The trial court properly granted the MetLife Parties' no-evidence motion for summary judgment. We overrule Zahorik's second issue. C. Zahorik did not preserve his argument that the trial court erred when it did not permit him to add a Sabine Pilot claim to his petition and did not extend the discovery period after granting the MetLife Parties a continuance.

We consider Zahorik's third and fourth issues together. In his third issue, Zahorik contends the trial court erred when it did not grant his motion for leave to add a Sabine Pilot claim to his petition. In his fourth issue, Zahorik contends the trial court erred when it did not grant his motion asking the court to extend the discovery period after granting the MetLife Parties a continuance. Zahorik did not preserve these complaints for review.

A trial court is not required to consider a motion that is not brought to its attention. In re Smith, 263 S.W.3d 93, 96 (Tex. App.—Houston [1st Dist.] 2006, orig. proceeding); see Murphree v. Cooper, No. 14-11-00416-CV, 2012 WL 2312706, at *1-2 (Tex. App.—Houston [14th Dist.] June 19, 2012, no pet.) (mem. op.). Showing that a motion was filed with the court clerk does not constitute proof that the motion was brought to the trial court's attention or presented to the trial court with a request for a ruling. Smith, 263 S.W.3d at 96. Where the record does not show that the motion was both filed and brought to the attention of the trial court before the final judgment was rendered, error will not be preserved. See Tex. R. App. P. 33.1(a); Smith, 263 S.W.3d at 96.

Here, with regard to his third issue, the record shows only that Zahorik filed a "Motion for Leave to File Third Amended Petition" on July 3, 2013. The motion indicates that Zahorik wanted to add a Sabine Pilot claim to his petition. Zahorik did not set the motion for a hearing, and the record does not show that the motion was brought to the attention of the trial court before the final judgment was rendered. Similarly, with regard to his fourth issue, the record shows only that on February 4, 2014, Zahorik filed a motion to allow additional discovery after the expiration of the docket control order then in effect. Zahorik did not set this motion for a hearing, and the record does not show that the motion was brought to the attention of the trial court before the final judgment was rendered. Consequently, Zahorik did not preserve his third and fourth issues for appellate review, and we overrule them. See, e.g., Murphree, 2012 WL 2312706, at *2; Approx. $1,013.00 v. State, No. 14-10-01255-CV, 2011 WL 5998318, at *2 (Tex. App.—Houston [14th Dist.] Dec. 1, 2011, no pet.) (mem. op.).

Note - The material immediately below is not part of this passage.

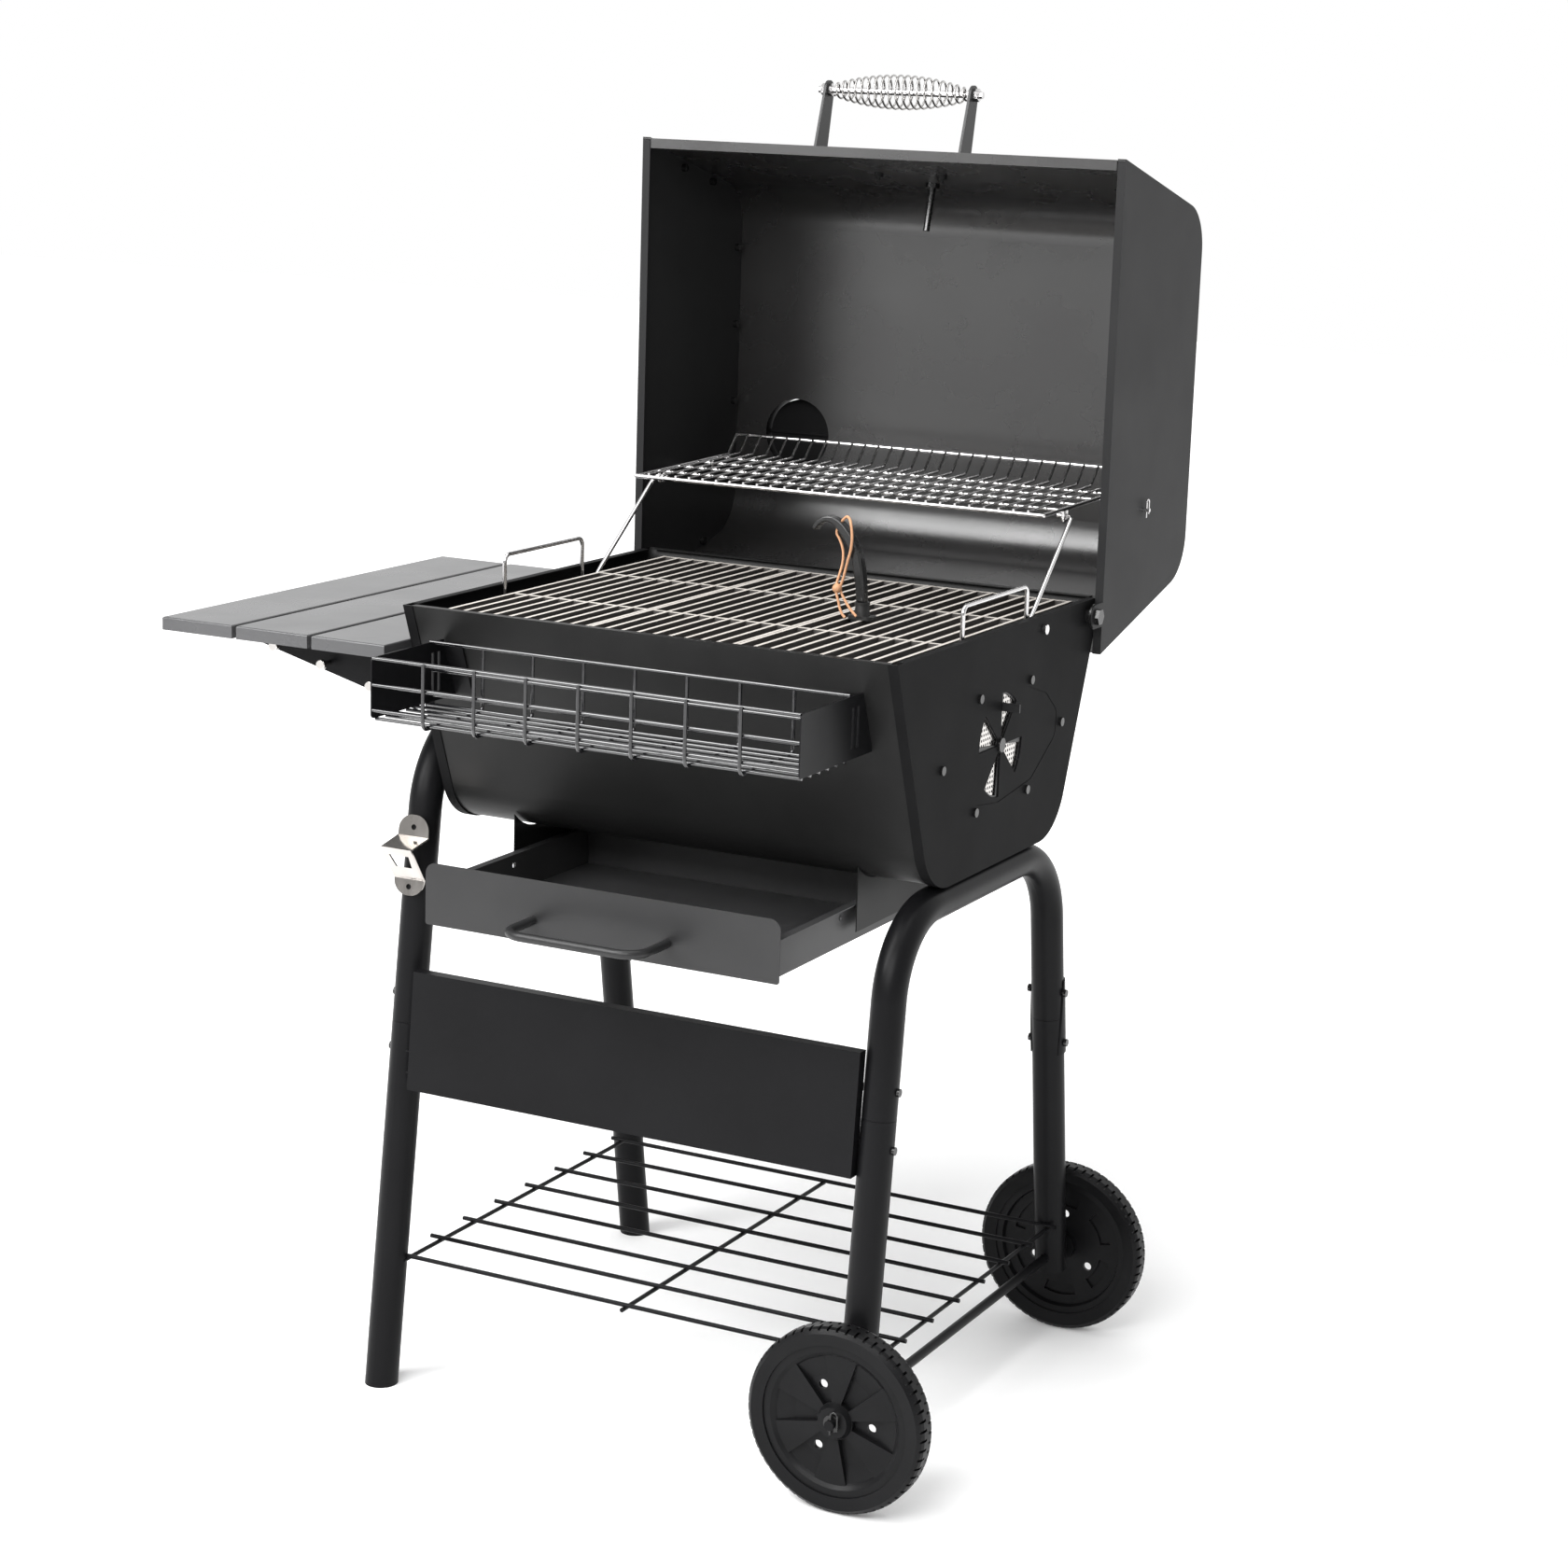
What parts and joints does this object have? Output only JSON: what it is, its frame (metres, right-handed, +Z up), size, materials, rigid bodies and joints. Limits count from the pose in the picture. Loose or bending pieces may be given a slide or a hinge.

The motion states that a copy of the proposed amended petition is attached as Exhibit A. The motion in the record before us does not include the exhibit.

Zahorik states in his brief that "[t]he motion was heard by the district court but never ruled on." He does not, however, include a citation to the record showing that the motion "was heard." We have not found any evidence in the record supporting Zahorik's assertion. Furthermore, in order to preserve a complaint for appellate review, the record must show that the trial court "ruled on the request, objection, or motion, either expressly or implicitly." Tex. R. App. P. 33.1(a)(2)(A). Here, Zahorik acknowledges that the trial court never ruled on his motion. Additionally, the record does not show that the trial court refused to rule on the motion and Zahorik objected to the trial court's refusal. See id. 33.1(a)(2)(B). Therefore, he did not preserve his complaint for appellate review. --------

CONCLUSION

Having overruled each of Zahorik's issues on appeal, we affirm the trial court's judgment.

/s/ Marc W. Brown


Justice
Panel consists of Justices Christopher, Brown, and Wise.